→ **TO DO**
Please restate, exactly as written, the lines running from the beginning of the material through the line that has "import Module from 'manifold-3d';" in it.

┏━━

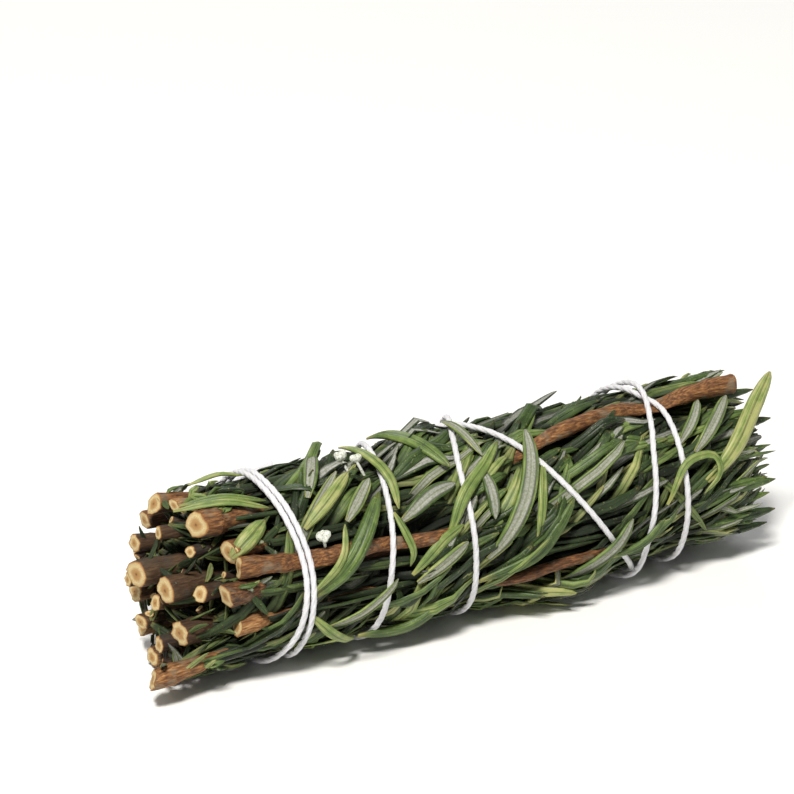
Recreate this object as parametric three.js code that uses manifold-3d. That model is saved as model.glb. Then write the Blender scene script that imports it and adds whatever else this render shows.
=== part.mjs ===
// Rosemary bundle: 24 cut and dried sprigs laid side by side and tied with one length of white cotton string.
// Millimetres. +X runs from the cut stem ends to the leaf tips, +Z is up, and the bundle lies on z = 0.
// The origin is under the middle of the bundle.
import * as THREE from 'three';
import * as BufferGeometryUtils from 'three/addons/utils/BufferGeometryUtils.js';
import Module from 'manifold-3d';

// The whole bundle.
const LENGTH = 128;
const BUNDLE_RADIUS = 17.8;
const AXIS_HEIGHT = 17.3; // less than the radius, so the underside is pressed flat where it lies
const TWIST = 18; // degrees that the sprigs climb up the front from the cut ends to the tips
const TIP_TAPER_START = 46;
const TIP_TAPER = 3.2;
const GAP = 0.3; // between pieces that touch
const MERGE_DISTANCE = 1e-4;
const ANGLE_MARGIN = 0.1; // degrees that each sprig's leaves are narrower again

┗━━

→ **RESPONSE**
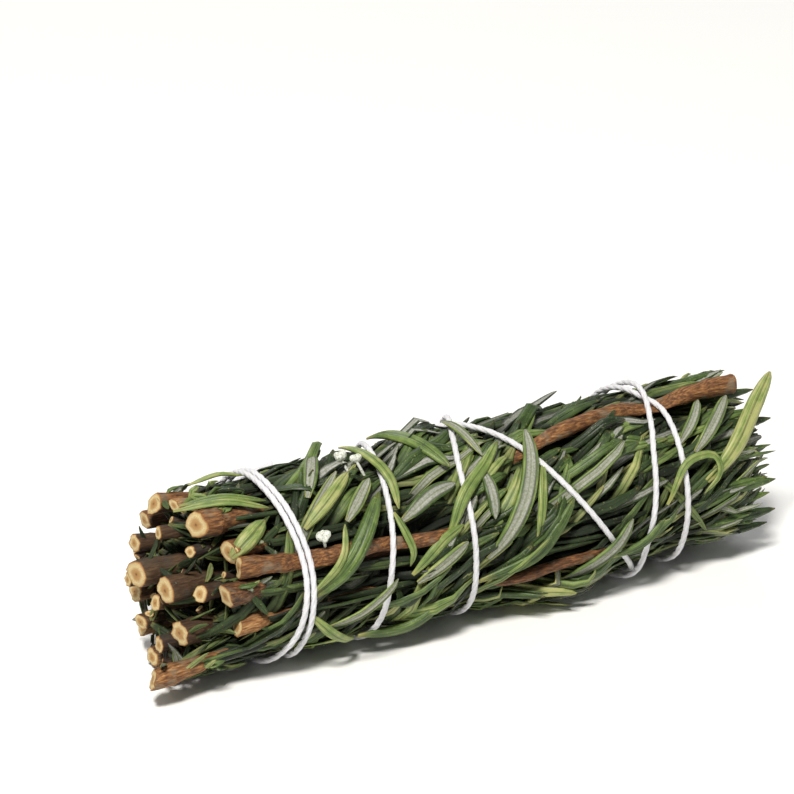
Recreate this object as parametric three.js code that uses manifold-3d. That model is saved as model.glb. Then write the Blender scene script that imports it and adds whatever else this render shows.
=== part.mjs ===
// Rosemary bundle: 24 cut and dried sprigs laid side by side and tied with one length of white cotton string.
// Millimetres. +X runs from the cut stem ends to the leaf tips, +Z is up, and the bundle lies on z = 0.
// The origin is under the middle of the bundle.
import * as THREE from 'three';
import * as BufferGeometryUtils from 'three/addons/utils/BufferGeometryUtils.js';
import Module from 'manifold-3d';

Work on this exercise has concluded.